__Problem statement__: Copy exactly the block of lines between the one containing "rivet = pivot_rivet()" and the one containing "zip(*points))), Vector(map(max, zip(*points)))", inclusive.

__Data extract__:
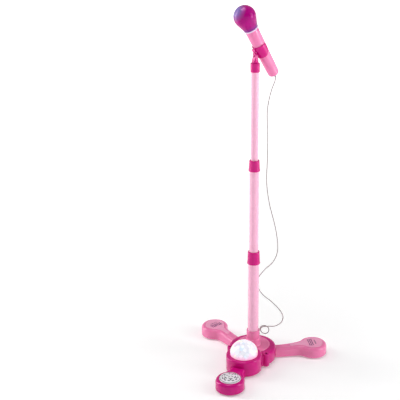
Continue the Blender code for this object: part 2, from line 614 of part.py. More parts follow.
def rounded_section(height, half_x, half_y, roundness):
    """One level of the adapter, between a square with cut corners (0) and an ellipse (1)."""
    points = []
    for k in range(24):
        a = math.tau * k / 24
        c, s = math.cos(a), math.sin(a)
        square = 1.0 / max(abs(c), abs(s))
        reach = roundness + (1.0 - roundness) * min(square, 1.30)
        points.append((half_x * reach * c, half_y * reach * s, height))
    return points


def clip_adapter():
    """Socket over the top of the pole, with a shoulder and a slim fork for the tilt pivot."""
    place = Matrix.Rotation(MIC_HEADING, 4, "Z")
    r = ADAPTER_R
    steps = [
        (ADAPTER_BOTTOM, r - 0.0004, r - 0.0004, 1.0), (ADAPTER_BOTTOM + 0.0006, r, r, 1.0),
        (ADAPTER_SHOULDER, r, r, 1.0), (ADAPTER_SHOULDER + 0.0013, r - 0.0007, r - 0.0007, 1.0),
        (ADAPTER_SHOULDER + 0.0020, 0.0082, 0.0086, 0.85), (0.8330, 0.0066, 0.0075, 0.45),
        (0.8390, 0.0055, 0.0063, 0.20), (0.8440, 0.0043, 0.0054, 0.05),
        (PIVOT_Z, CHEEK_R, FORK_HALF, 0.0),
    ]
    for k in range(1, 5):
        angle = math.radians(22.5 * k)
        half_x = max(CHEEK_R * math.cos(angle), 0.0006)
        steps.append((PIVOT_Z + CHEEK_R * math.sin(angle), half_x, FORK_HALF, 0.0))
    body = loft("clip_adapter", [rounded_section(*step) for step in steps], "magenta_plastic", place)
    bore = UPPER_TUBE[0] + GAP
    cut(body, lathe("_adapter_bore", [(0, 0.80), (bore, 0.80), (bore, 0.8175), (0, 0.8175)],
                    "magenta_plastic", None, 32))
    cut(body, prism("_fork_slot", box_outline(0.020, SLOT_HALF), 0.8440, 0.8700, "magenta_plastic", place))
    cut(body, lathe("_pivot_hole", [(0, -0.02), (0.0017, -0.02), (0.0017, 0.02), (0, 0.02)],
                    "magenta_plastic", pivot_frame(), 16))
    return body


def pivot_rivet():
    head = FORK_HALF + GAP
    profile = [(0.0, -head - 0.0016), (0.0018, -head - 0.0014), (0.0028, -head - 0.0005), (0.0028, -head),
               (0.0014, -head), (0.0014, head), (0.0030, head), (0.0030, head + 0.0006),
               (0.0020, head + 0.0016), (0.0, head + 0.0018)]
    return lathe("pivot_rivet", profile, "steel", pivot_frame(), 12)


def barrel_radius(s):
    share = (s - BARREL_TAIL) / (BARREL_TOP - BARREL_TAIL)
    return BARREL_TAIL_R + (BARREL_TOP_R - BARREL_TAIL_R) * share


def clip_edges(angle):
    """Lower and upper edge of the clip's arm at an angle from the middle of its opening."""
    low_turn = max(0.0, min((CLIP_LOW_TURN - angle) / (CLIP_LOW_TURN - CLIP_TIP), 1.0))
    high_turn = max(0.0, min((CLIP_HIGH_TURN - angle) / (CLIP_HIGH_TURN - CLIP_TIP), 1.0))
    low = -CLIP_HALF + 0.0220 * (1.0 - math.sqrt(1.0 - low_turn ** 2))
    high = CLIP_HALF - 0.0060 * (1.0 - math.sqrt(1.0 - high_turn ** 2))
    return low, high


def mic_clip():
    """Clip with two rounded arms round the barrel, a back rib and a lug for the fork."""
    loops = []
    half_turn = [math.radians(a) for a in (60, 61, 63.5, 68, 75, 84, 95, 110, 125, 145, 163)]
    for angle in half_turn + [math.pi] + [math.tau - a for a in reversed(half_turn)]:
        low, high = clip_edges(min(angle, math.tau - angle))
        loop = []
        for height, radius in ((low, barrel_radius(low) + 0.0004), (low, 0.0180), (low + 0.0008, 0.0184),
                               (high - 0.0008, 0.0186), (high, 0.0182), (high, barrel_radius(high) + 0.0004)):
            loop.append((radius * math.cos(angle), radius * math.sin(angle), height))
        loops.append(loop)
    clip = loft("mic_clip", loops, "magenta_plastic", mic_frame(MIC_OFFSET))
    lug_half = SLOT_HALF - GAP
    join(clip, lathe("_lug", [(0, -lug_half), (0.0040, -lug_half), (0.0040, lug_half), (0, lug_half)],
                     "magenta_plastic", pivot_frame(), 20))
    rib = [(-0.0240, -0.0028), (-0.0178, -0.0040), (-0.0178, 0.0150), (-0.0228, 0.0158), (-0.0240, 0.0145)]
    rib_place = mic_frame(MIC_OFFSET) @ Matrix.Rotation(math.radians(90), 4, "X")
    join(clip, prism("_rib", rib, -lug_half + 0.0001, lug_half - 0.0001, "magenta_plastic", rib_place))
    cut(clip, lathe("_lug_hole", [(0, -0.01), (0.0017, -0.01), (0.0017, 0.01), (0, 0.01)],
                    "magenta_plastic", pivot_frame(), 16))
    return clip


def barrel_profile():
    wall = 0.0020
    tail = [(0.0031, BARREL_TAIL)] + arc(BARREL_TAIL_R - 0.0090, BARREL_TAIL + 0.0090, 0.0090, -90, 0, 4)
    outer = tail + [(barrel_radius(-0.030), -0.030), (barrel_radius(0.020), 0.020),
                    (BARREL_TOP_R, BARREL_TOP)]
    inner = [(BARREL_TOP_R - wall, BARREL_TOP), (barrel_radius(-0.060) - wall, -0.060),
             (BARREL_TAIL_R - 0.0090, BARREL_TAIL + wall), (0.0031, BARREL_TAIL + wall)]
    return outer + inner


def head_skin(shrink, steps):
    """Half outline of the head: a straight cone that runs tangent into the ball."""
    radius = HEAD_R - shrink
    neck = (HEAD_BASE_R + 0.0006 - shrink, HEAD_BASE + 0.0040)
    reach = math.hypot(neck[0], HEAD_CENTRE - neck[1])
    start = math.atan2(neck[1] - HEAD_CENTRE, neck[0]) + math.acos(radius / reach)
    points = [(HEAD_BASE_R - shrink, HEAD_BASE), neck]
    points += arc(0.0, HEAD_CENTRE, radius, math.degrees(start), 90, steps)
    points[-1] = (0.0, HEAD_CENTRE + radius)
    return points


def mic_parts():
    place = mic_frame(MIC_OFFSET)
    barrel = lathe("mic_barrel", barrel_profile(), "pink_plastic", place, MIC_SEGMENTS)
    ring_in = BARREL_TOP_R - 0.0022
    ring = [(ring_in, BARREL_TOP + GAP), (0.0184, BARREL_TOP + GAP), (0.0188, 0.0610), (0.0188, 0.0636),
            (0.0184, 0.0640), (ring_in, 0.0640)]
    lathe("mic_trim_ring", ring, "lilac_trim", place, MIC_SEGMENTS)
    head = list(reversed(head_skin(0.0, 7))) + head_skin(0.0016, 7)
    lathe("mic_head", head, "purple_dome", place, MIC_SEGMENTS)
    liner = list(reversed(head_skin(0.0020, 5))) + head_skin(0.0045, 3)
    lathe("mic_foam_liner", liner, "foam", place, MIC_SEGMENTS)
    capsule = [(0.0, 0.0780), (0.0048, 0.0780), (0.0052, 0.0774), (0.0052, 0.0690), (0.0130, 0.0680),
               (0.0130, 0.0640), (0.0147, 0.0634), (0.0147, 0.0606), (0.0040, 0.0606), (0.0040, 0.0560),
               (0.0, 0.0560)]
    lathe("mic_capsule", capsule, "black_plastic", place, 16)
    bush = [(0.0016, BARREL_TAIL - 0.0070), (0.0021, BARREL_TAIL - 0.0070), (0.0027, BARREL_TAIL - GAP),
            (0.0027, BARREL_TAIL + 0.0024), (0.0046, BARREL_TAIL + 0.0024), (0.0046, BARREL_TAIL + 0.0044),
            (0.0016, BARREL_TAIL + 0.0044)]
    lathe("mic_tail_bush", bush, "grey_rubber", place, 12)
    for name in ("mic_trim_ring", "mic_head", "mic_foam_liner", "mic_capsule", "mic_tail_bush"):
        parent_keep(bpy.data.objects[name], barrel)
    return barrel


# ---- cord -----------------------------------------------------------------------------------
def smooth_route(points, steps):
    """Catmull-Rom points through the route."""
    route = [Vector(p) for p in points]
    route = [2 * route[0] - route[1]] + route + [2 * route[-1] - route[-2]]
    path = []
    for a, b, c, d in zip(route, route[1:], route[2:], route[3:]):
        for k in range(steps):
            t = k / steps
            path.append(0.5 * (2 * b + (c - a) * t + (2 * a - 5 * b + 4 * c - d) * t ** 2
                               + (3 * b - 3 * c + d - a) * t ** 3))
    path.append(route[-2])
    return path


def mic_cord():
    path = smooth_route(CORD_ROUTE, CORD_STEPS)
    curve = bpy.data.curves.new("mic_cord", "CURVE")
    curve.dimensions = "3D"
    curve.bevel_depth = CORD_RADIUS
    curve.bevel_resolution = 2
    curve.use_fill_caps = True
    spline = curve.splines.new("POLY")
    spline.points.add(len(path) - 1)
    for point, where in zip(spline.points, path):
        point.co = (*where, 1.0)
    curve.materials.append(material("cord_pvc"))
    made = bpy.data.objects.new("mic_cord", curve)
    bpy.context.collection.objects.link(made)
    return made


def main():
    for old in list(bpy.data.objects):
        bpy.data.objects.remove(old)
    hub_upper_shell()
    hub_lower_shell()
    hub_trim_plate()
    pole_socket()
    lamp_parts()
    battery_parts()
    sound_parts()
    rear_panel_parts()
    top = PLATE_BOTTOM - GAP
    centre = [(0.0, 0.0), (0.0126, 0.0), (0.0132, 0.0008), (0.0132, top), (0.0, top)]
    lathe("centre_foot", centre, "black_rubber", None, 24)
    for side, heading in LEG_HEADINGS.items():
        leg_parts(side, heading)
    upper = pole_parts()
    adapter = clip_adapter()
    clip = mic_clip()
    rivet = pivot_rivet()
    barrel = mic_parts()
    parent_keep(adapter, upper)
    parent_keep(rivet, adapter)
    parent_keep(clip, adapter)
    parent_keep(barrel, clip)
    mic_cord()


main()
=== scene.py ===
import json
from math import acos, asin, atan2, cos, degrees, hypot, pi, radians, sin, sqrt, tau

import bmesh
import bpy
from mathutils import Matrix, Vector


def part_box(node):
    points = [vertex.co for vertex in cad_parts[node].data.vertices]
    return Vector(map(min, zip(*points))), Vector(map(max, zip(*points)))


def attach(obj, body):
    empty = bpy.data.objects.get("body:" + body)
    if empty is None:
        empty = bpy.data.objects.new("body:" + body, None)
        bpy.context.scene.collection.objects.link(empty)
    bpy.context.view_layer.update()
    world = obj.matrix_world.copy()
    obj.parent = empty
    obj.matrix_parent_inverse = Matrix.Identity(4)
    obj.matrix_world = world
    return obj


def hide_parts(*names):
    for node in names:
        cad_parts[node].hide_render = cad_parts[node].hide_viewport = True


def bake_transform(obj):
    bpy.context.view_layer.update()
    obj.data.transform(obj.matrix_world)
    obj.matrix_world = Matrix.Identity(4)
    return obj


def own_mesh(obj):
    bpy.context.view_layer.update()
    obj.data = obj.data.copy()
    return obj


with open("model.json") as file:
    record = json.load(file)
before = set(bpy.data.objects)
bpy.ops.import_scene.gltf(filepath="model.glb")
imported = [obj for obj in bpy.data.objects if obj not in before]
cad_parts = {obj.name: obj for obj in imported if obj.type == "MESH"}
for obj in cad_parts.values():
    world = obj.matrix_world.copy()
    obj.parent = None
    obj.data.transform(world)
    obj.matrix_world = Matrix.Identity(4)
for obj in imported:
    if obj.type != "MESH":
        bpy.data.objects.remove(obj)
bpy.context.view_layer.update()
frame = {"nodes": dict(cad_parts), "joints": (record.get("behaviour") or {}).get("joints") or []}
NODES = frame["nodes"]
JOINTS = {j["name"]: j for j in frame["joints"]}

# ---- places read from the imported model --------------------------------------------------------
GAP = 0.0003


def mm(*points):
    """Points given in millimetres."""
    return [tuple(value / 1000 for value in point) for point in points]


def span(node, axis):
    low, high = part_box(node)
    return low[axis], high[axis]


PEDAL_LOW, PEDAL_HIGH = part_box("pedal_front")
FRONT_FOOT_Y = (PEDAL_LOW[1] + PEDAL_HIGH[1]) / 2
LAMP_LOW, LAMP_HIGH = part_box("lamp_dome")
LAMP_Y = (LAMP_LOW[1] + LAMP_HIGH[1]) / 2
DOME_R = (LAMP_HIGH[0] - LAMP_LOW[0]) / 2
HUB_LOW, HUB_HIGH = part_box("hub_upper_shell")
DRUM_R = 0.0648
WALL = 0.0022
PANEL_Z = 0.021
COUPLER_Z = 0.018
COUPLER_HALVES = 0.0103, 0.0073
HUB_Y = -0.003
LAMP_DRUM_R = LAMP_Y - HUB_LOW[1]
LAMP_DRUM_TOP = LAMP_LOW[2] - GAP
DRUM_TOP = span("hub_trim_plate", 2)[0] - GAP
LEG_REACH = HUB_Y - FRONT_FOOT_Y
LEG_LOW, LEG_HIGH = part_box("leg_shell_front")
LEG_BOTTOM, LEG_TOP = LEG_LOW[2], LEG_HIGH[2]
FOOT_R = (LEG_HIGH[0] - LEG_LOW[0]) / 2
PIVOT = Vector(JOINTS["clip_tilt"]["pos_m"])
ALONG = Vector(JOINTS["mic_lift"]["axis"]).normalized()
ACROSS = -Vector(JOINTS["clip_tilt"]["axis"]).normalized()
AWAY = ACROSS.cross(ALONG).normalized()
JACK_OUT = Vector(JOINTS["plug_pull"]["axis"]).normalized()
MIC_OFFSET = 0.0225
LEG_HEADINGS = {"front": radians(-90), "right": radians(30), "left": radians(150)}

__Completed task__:
    rivet = pivot_rivet()
    barrel = mic_parts()
    parent_keep(adapter, upper)
    parent_keep(rivet, adapter)
    parent_keep(clip, adapter)
    parent_keep(barrel, clip)
    mic_cord()


main()
=== scene.py ===
import json
from math import acos, asin, atan2, cos, degrees, hypot, pi, radians, sin, sqrt, tau

import bmesh
import bpy
from mathutils import Matrix, Vector


def part_box(node):
    points = [vertex.co for vertex in cad_parts[node].data.vertices]
    return Vector(map(min, zip(*points))), Vector(map(max, zip(*points)))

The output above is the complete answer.